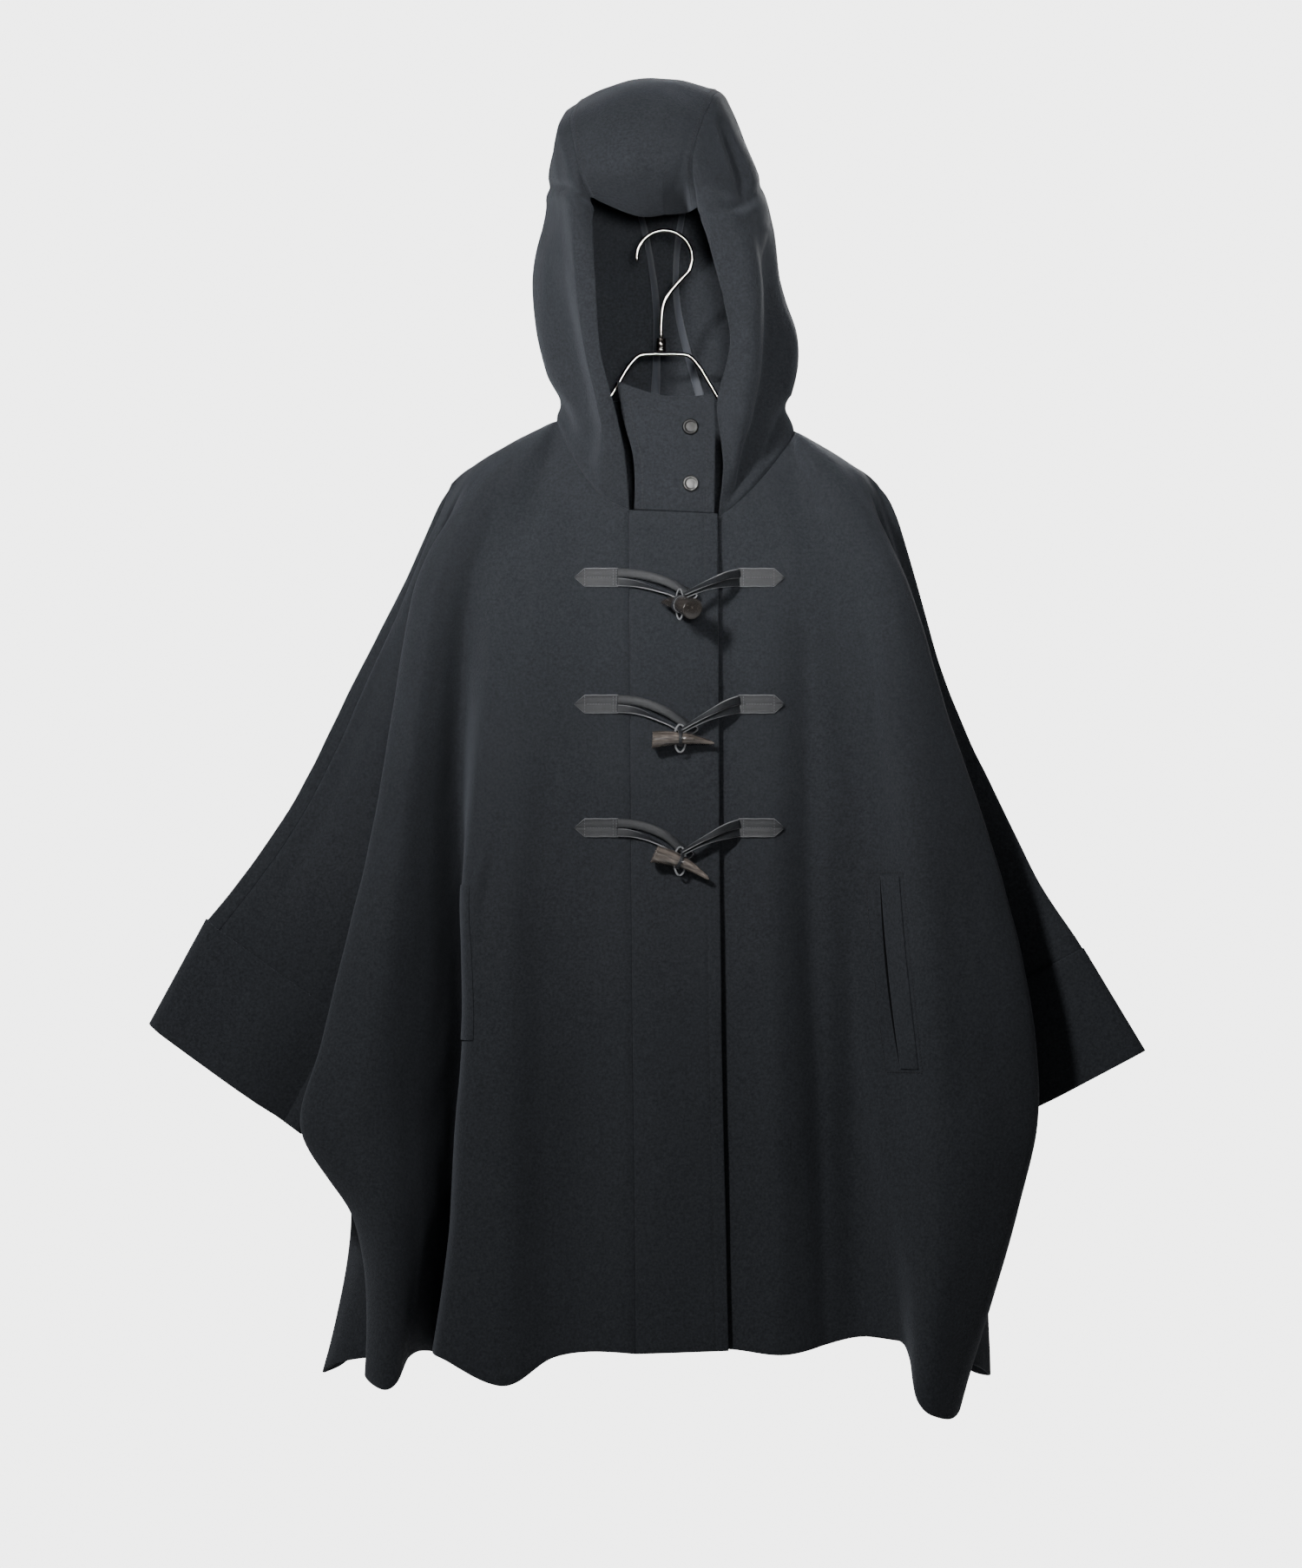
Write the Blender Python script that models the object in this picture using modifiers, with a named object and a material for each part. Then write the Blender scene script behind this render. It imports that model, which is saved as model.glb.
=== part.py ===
"""A hooded cape duffle coat hanging on a wire hanger.

Lengths in the tables are millimetres; meshes are made in metres. X runs across the
coat, Y from the front (negative) to the back, Z up. The origin is the inner top of the
hanger's hook, where the coat hangs. "Right" is the wearer's right, which is at -X.

Every cloth panel is a wall lofted through fold lines that run from the neck or the
shoulder down to the hem or the cuff. Neighbouring panels share the points of their
seam, so that their walls meet there with a small gap.
"""

import math
from collections import namedtuple

import bmesh
import bpy
from mathutils import Vector
from mathutils.bvhtree import BVHTree

MM = 0.001

# ---------------------------------------------------------------- driving dimensions
WALL = 2.6              # heavy wool melton
SKIVED = 0.35           # share of the wall left where front and back meet at a point
SKIVE_REACH = 26.0      # how far from such a point the wall is thinned
SEAM_SHIFT = 0.25       # how far each piece stays back from the line of its seam
LEATHER = 1.6           # thickness of the leather patches
LAID_ON = 0.4           # gap under a piece that lies on a panel

WIRE = 2.0              # radius of the hook's wire
YOKE_WIRE = 2.0         # radius of the yoke's wire
ARM = 5.0               # radius of the hanger's arms
HOOK_BOW = 25.5         # radius of the hook's bow, to the wire's centre
ARM_END = 181.0         # half width of the hanger
NECK_SIDE = 100.0       # half width where the shoulder line begins
NECK_SIDE_HEIGHT = -173.0
SHOULDER_SLOPE = 0.42
SHOULDER_CURVE = 0.0015
SHOULDER_ROLL = (18.0, 6.0)     # depth and drop of the cloth where it rolls over the arm

CUFF_DEPTH = 105.0
CUFF_STEP = 2.2         # how far the cuff stands proud of the sleeve
CUFF_FLARE = 0.35
UNDERARM_EASE = 10.0    # how far the cuff's inner end stays out of the underarm's corner
SLEEVE_FRONT_SWELL = -11.0
SLEEVE_BACK_SWELL = 15.0
FOLD_ROLL = (6.0, 15.0)     # how far a side fold turns in, and how deep the turn is

PLACKET_BULGE = -2.5
TOGGLE_HEIGHTS = (-319.0, -435.0, -548.0)

# Heights of the sections that all fold lines share between their top and the hem.
LEVELS = namedtuple("Levels", "chest waist hip underarm flare thigh")(
    -300.0, -450.0, -600.0, -742.0, -820.0, -910.0)
UNDERARM = 5            # index of the underarm among a fold line's points
DOWN_STEPS = (1, 2, 2, 2, 2, 2, 2, 2)

# Depth of the plain front and back at each level and at the hem, and the share of a
# fold's swing that it has there.
FRONT_DEPTH = (-56, -66, -72, -77, -79, -81, -84)
BACK_DEPTH = (44, 52, 58, 62, 64, 66, 68)
GROWTH = (0.0, 0.35, 0.75, 1.0, 1.0, 1.0, 1.0)

Fold = namedtuple("Fold", "name top chest waist hip underarm flare thigh hem hem_z swing early")

# Right front, from the placket's seam to the side. A top given as a number is a place
# on the shoulder seam.
RIGHT_FRONT = (
    Fold("placket_seam", (-32, -52, -257), -32, -31, -30, -29, -28, -27, -26, -1028, 0, 0),
    Fold("inner", (-60, -47, -242), -80, -102, -110, -110, -110, -108, -100, -1031, 0, 0),
    Fold("lobe", (-78, -38, -218), -108, -137, -145, -146, -148, -149, -145, -1056, -14, 0.1),
    Fold("crest", (-92, -22, -194), -146, -174, -178, -174, -180, -186, -203, -1031, -10, 0.1),
    Fold("neck", (-100, 0, -173), -170, -189, -191, -188, -195, -201, -212, -1031, 54, 0.1),
    Fold("slope", -115, -186, -208, -218, -224, -232, -226, -238, -1033, 30, 0.1),
    Fold("ridge", -132, -202, -228, -248, -272, -286, -258, -253, -1060, -8, 0.3),
    Fold("fold", -150, -217, -250, -278, -313, -333, -283, -274, -1048, 16, 0.9),
)
LEFT_FRONT = (
    Fold("under_edge", (-18, -44, -252), -20, -20, -20, -20, -20, -20, -20, -1023, 6.5, 1.0),
    Fold("near", (50, -46, -263), 53, 55, 57, 58, 59, 60, 60, -1024, 6.5, 1.0),
    Fold("pane", (68, -44, -250), 88, 104, 108, 110, 110, 110, 110, -1029, 2, 1.0),
    Fold("welt", (92, -34, -226), 120, 141, 147, 150, 151, 152, 153, -1020, 12, 0.3),
    Fold("valley", (110, -18, -202), 146, 166, 172, 174, 176, 176, 178, -1014, 26, 0.2),
    Fold("neck", (121, 0, -182.5), 166, 186, 197, 202, 206, 208, 218, -1018, 12, 0.2),
    Fold("ridge", 138, 188, 212, 236, 250, 256, 256, 240, -1081, -26, 0.2),
    Fold("tongue", 152, 202, 236, 272, 298, 304, 286, 258, -1086, -14, 0.3),
    Fold("fold", 164, 214, 262, 311, 339, 341, 320, 270, -1070, 18, 0.9),
)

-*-

§ **EXERCISE TASK**: Output the full listing without altering anything.

§ **ANSWER TO THE EXERCISE**:
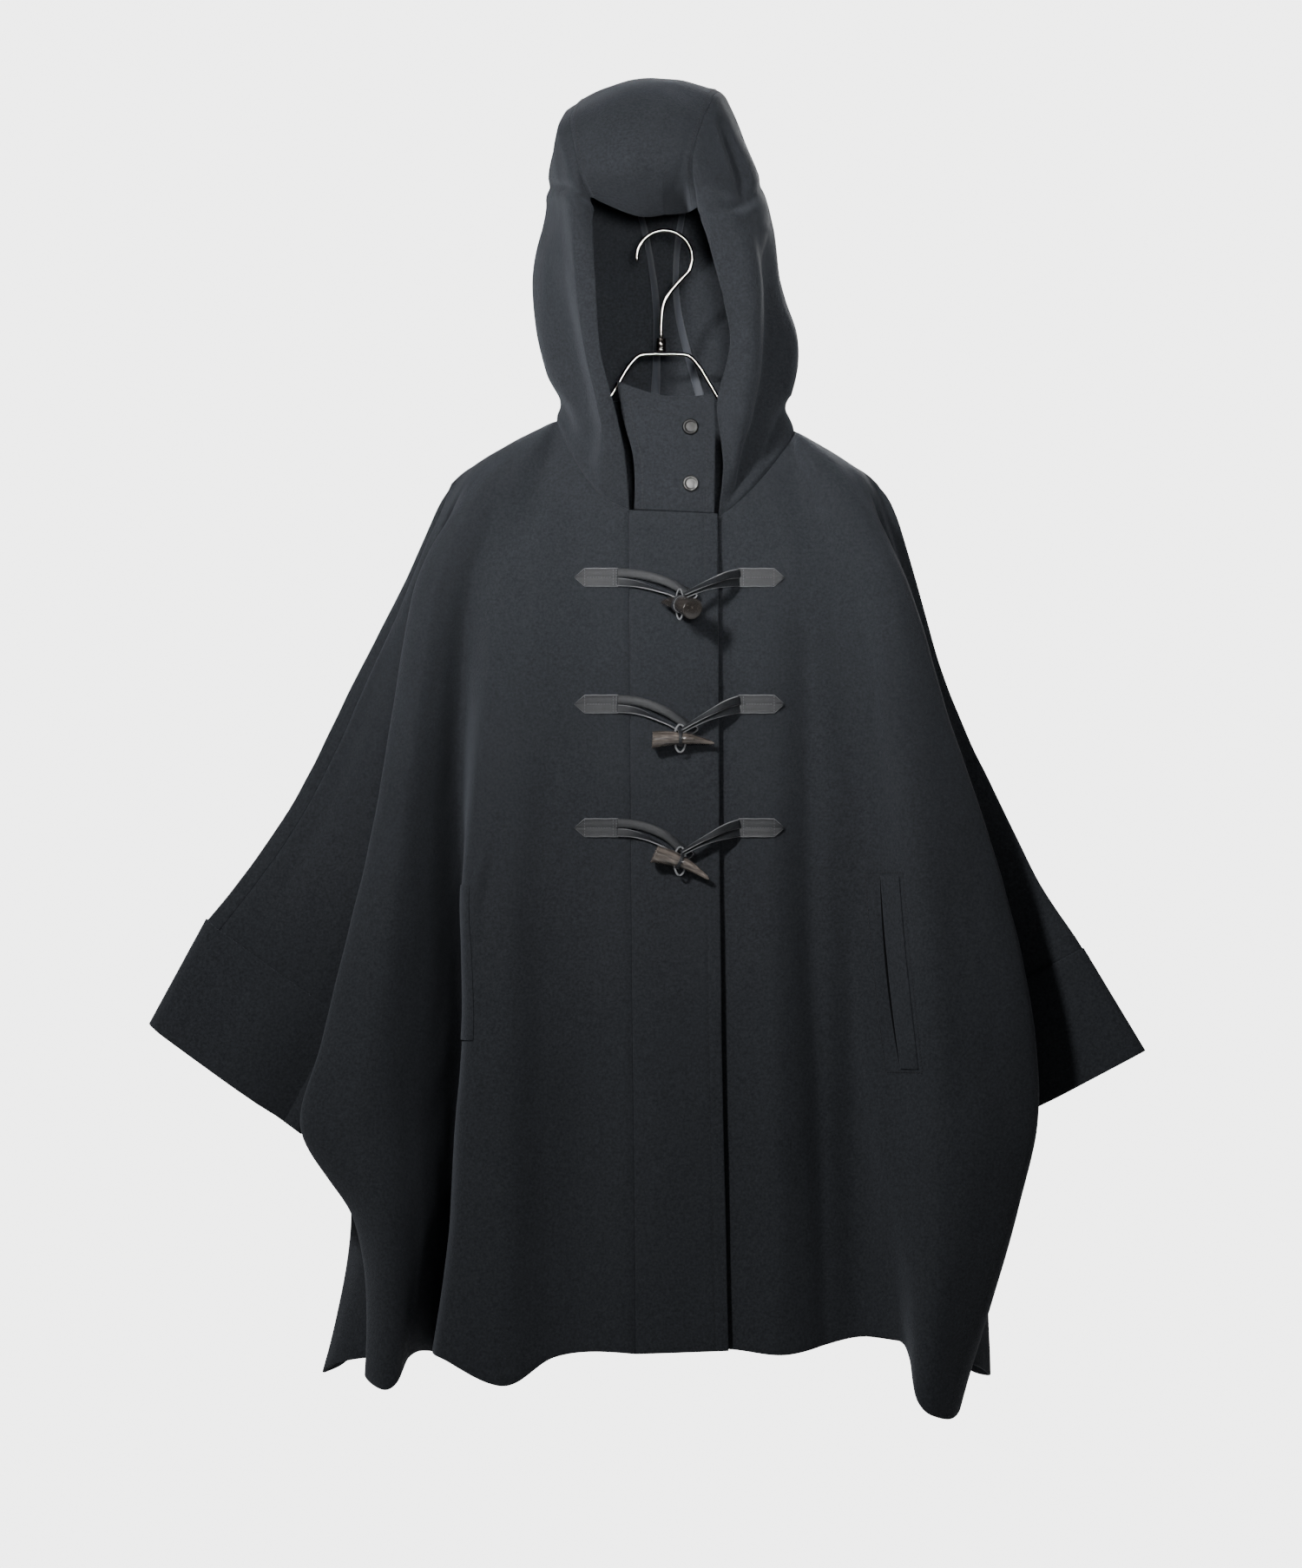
Write the Blender Python script that models the object in this picture using modifiers, with a named object and a material for each part. Then write the Blender scene script behind this render. It imports that model, which is saved as model.glb.
=== part.py ===
"""A hooded cape duffle coat hanging on a wire hanger.

Lengths in the tables are millimetres; meshes are made in metres. X runs across the
coat, Y from the front (negative) to the back, Z up. The origin is the inner top of the
hanger's hook, where the coat hangs. "Right" is the wearer's right, which is at -X.

Every cloth panel is a wall lofted through fold lines that run from the neck or the
shoulder down to the hem or the cuff. Neighbouring panels share the points of their
seam, so that their walls meet there with a small gap.
"""

import math
from collections import namedtuple

import bmesh
import bpy
from mathutils import Vector
from mathutils.bvhtree import BVHTree

MM = 0.001

# ---------------------------------------------------------------- driving dimensions
WALL = 2.6              # heavy wool melton
SKIVED = 0.35           # share of the wall left where front and back meet at a point
SKIVE_REACH = 26.0      # how far from such a point the wall is thinned
SEAM_SHIFT = 0.25       # how far each piece stays back from the line of its seam
LEATHER = 1.6           # thickness of the leather patches
LAID_ON = 0.4           # gap under a piece that lies on a panel

WIRE = 2.0              # radius of the hook's wire
YOKE_WIRE = 2.0         # radius of the yoke's wire
ARM = 5.0               # radius of the hanger's arms
HOOK_BOW = 25.5         # radius of the hook's bow, to the wire's centre
ARM_END = 181.0         # half width of the hanger
NECK_SIDE = 100.0       # half width where the shoulder line begins
NECK_SIDE_HEIGHT = -173.0
SHOULDER_SLOPE = 0.42
SHOULDER_CURVE = 0.0015
SHOULDER_ROLL = (18.0, 6.0)     # depth and drop of the cloth where it rolls over the arm

CUFF_DEPTH = 105.0
CUFF_STEP = 2.2         # how far the cuff stands proud of the sleeve
CUFF_FLARE = 0.35
UNDERARM_EASE = 10.0    # how far the cuff's inner end stays out of the underarm's corner
SLEEVE_FRONT_SWELL = -11.0
SLEEVE_BACK_SWELL = 15.0
FOLD_ROLL = (6.0, 15.0)     # how far a side fold turns in, and how deep the turn is

PLACKET_BULGE = -2.5
TOGGLE_HEIGHTS = (-319.0, -435.0, -548.0)

# Heights of the sections that all fold lines share between their top and the hem.
LEVELS = namedtuple("Levels", "chest waist hip underarm flare thigh")(
    -300.0, -450.0, -600.0, -742.0, -820.0, -910.0)
UNDERARM = 5            # index of the underarm among a fold line's points
DOWN_STEPS = (1, 2, 2, 2, 2, 2, 2, 2)

# Depth of the plain front and back at each level and at the hem, and the share of a
# fold's swing that it has there.
FRONT_DEPTH = (-56, -66, -72, -77, -79, -81, -84)
BACK_DEPTH = (44, 52, 58, 62, 64, 66, 68)
GROWTH = (0.0, 0.35, 0.75, 1.0, 1.0, 1.0, 1.0)

Fold = namedtuple("Fold", "name top chest waist hip underarm flare thigh hem hem_z swing early")

# Right front, from the placket's seam to the side. A top given as a number is a place
# on the shoulder seam.
RIGHT_FRONT = (
    Fold("placket_seam", (-32, -52, -257), -32, -31, -30, -29, -28, -27, -26, -1028, 0, 0),
    Fold("inner", (-60, -47, -242), -80, -102, -110, -110, -110, -108, -100, -1031, 0, 0),
    Fold("lobe", (-78, -38, -218), -108, -137, -145, -146, -148, -149, -145, -1056, -14, 0.1),
    Fold("crest", (-92, -22, -194), -146, -174, -178, -174, -180, -186, -203, -1031, -10, 0.1),
    Fold("neck", (-100, 0, -173), -170, -189, -191, -188, -195, -201, -212, -1031, 54, 0.1),
    Fold("slope", -115, -186, -208, -218, -224, -232, -226, -238, -1033, 30, 0.1),
    Fold("ridge", -132, -202, -228, -248, -272, -286, -258, -253, -1060, -8, 0.3),
    Fold("fold", -150, -217, -250, -278, -313, -333, -283, -274, -1048, 16, 0.9),
)
LEFT_FRONT = (
    Fold("under_edge", (-18, -44, -252), -20, -20, -20, -20, -20, -20, -20, -1023, 6.5, 1.0),
    Fold("near", (50, -46, -263), 53, 55, 57, 58, 59, 60, 60, -1024, 6.5, 1.0),
    Fold("pane", (68, -44, -250), 88, 104, 108, 110, 110, 110, 110, -1029, 2, 1.0),
    Fold("welt", (92, -34, -226), 120, 141, 147, 150, 151, 152, 153, -1020, 12, 0.3),
    Fold("valley", (110, -18, -202), 146, 166, 172, 174, 176, 176, 178, -1014, 26, 0.2),
    Fold("neck", (121, 0, -182.5), 166, 186, 197, 202, 206, 208, 218, -1018, 12, 0.2),
    Fold("ridge", 138, 188, 212, 236, 250, 256, 256, 240, -1081, -26, 0.2),
    Fold("tongue", 152, 202, 236, 272, 298, 304, 286, 258, -1086, -14, 0.3),
    Fold("fold", 164, 214, 262, 311, 339, 341, 320, 270, -1070, 18, 0.9),
)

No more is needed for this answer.